Mobile Setup Guide
Run Gemma 4 on iPhone & Android
Offline AI on your phone — auto-detects your device and finds the right model
Why run Gemma 4 on your phone?
Gemma 4 Edge models (E2B, E4B) are designed to run entirely on-device — no internet, no API keys, no data leaving your phone.
100% Private
All processing happens on your device. No data sent to any server. Perfect for sensitive queries.
Works Offline
Use AI on flights, in subways, or anywhere without connectivity. Download once, use forever.
Zero Cost
No subscription, no API fees. The model is free and open-weight. The app is free.
Which phones can run Gemma 4?
iPhone / iOS
| Device | RAM | Model |
|---|---|---|
| iPhone 16 Pro Max | 8 GB | E2B ✓ |
| iPhone 15 Pro | 8 GB | E2B ✓ |
| iPhone 15 / 14 | 6 GB | E2B ✓ |
| iPhone 13 / SE 3 | 4 GB | Too little RAM |
E4B (~9.6 GB) will crash on any iPhone — stick to E2B for iOS.
🤖 Android
| Device | RAM | Model |
|---|---|---|
| Galaxy S25 Ultra | 12 GB | E4B ✓ E2B ✓ |
| Pixel 9 Pro | 16 GB | E4B ✓ E2B ✓ |
| Mid-range (8 GB) | 8 GB | E2B ✓ |
| Budget (<6 GB) | 4–6 GB | E2B (marginal) |
E4B needs 10 GB+ available RAM. Most phones should use E2B.
How to install Gemma 4 on your phone
iPhone
- 1.
Download Google AI Edge Gallery from the App Store.
- 2.
Open the app, find Gemma 4 E2B, and tap Download. The model is ~2 GB.
- 3.
Start chatting. Works fully offline once downloaded.
🤖 Android
- 1.
Install AI Edge Gallery from Google Play.
- 2.
Select Gemma 4 E2B (or E4B if your phone has 10 GB+ RAM).
- 3.
Tap Download, then chat. No API key or account needed.
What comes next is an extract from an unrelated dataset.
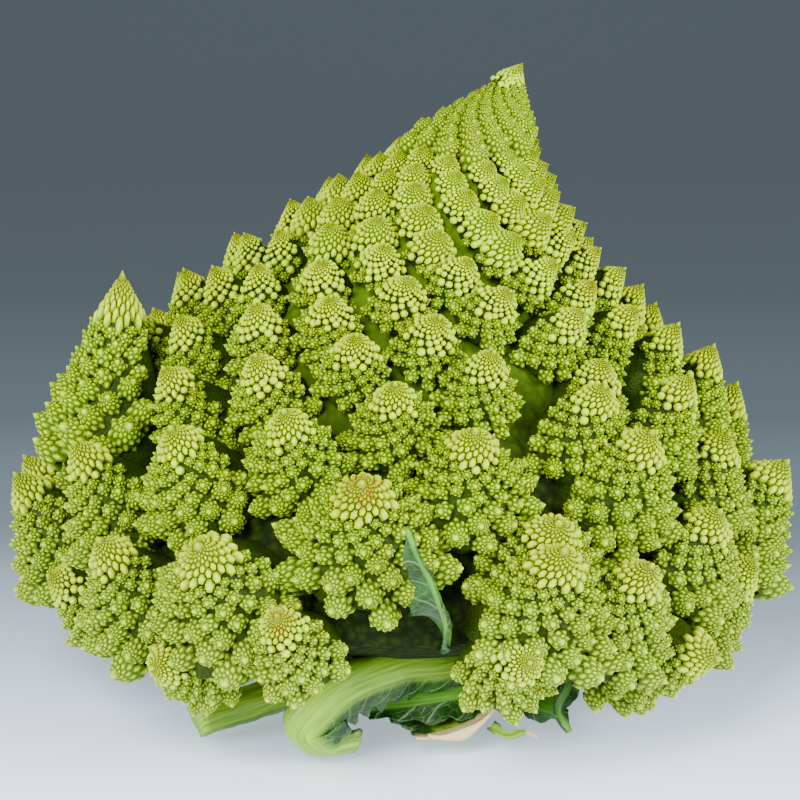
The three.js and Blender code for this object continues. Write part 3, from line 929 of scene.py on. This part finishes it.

⚠ Safety note: Only install from Google Play or the official GitHub repo. Avoid APK mirror sites — search results for "gemma 4 apk" often lead to unverified repackages.
Building a mobile app? Use LiteRT-LM
AI Edge Gallery is for testing. If you're integrating Gemma 4 into your own iOS or Android app, Google's recommended path is LiteRT-LM — the current on-device LLM runtime in the Google AI Edge stack.
| Goal | Use this | Platform |
|---|---|---|
| Try Gemma 4 on your phone | AI Edge Gallery | iOS & Android |
| Embed Gemma 4 in your own app | LiteRT-LM | iOS & Android |
| Deprecated |
LiteRT-LM supports Gemma 4 E2B at under 1.5 GB on some devices, with dynamic context handling for up to 128K tokens. The older MediaPipe LLM Inference API is marked deprecated — avoid it for new projects.
Watch: Gemma 4 running on iPhone
Running Gemma 4 entirely offline on an iPhone — no internet, no API key required.
What can you do with Gemma 4 on mobile?
Offline translation — translate text between languages without internet. Great for travel.
Private Q&A — ask sensitive questions (medical, legal, financial) without any data leaving your device.
Writing assistant — draft emails, messages, or social posts on the go.
Learning & study — explain concepts, summarize articles, or practice flashcards without connectivity.
When should you use a server instead?
On-device AI is great for privacy and offline use, but some workloads don't fit on a phone. Consider a server-backed approach when you need:
- → Larger models — 26B MoE or 31B Dense won't run on any phone. If you need that capability level from a mobile UI, host the model on a server and call it via API.
- → Long conversations — Edge models handle short prompts well, but extended multi-turn chats can exhaust mobile RAM and cause thermal throttling.
- → Consistent latency across devices — if your app needs to work the same on a budget Android and a flagship iPhone, a cloud endpoint is more predictable than on-device inference.
What to do after mobile testing
Stay mobile
If E2B handles your use case well, build around it. Design for short prompts, narrow scope, and offline-first — that's where mobile AI shines.
Go hybrid
Use the Edge model locally for quick tasks, with a cloud fallback for complex queries. Best of both: privacy when possible, power when needed.
Move to desktop
If the phone is too constrained, the same workflow often becomes effortless on a Mac or PC with a GPU.